Spider-Man, introduced in 1962, was one of the first in Marvel Comics' stable of flawed superheroes, a welcome counterpart to DC's indefatigibly stalwart square-jaws:  high schooler Peter Parker is bitten by a radioactive spider, gets spider-powers, and doesn't know how to save the world while negotiating teen angst.  Many high schoolers in the Vietnam-Nixon-Kent State era could relate.

Since then Spidey has spun off into comic books, movies, a tv series, a Broadway show, and dozens of "what if?" alternatives, some of whom come together in the gay symbolism-packed Spider-Man: Into the Spider-Verse.

In a trippy near-Earth,  Miles Morales (voiced by Shameik Moore, top photo) is a outsider (gay) kid, obsessed with comic books, street art, and his hero, Spider-Man.

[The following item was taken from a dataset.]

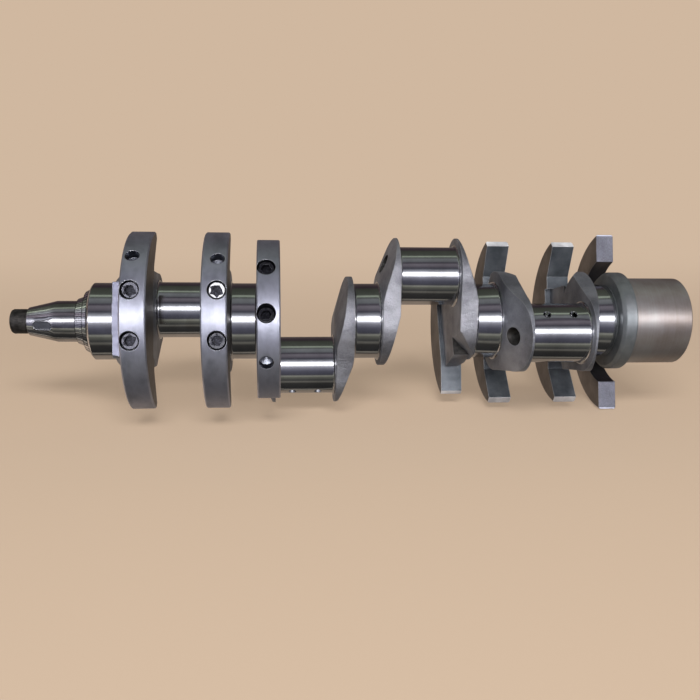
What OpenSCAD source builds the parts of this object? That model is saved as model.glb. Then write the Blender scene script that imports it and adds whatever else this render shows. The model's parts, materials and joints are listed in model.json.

His (homophobic) straight-laced father, police officer Jefferson Davis (Bryan Tyree Henry) doesn't like (gay people) Spider-Man.

Time out:  who decided to name a black guy after the President of the Confederacy?

Miles (realizes that he's gay) is bit by a radioactive spider, joins a gym (gets muscular overnight), and excretes sticky webs  (you figure it out).

He sneaks out to visit his Uncle Aaron (Mahershala Ali, who played a gay character in Green Book and the father of a gay kid in Moonlight).

Aaron is estranged from Dad because he's (gay) a screw-up.  He gives Miles lessons on how to talk to girls (guys): hand on shoulder, intense gaze, sultry "Hey."

Spider-Man dies, and Miles must take his place.  He negotiates high school, not telling anyone that he is (gay) the new Spider-Man, wishing that he wasn't the only (gay person) Spider-Man in the world.


Due to a space-time vortex created by the (heteronormative) Big Bad, Spider-People living in alternate worlds  are swept away from home and  end up in Miles' world.

Miles bonds with Peter B. Parker (Jake Johnson), a middle-aged Spider-Man who married his girlfriend Mary Jane, but now is divorced because he is (gay) a screw-up.

The other (gay people) Spider-People include Gwen Stacey, a (lesbian) female Spider-Man; Spider-Man Noir, from a film noir world; Peter Porker, aka Spider-Ham; and Peni Parker, a girl from a distant future world.

The  (gay club) secret Spider-Man group works together to defeat the (heteronormative) Big Bad and (assimilate) get back to their home dimensions.

Miles now accepts his role as a Spider-Man (gay person).  Still in disguise, he rushes up and hugs his Dad, who is shocked by his (gay) affection. Dad says "I don't approve of your (lifestyle) methods, but I respect you."

Miles concludes:  "When I feel alone, like no one understands what I'm going through (as a gay teen), I remember my friends who get it. I never thought I'd be able to do any of this stuff, but I can. Anyone can (be gay) wear the mask. You could (be gay) wear the mask. If you didn't know that before, I hope you do now. Because I'm (gay)  Spider-Man. And I'm not the only one. Not by a long shot."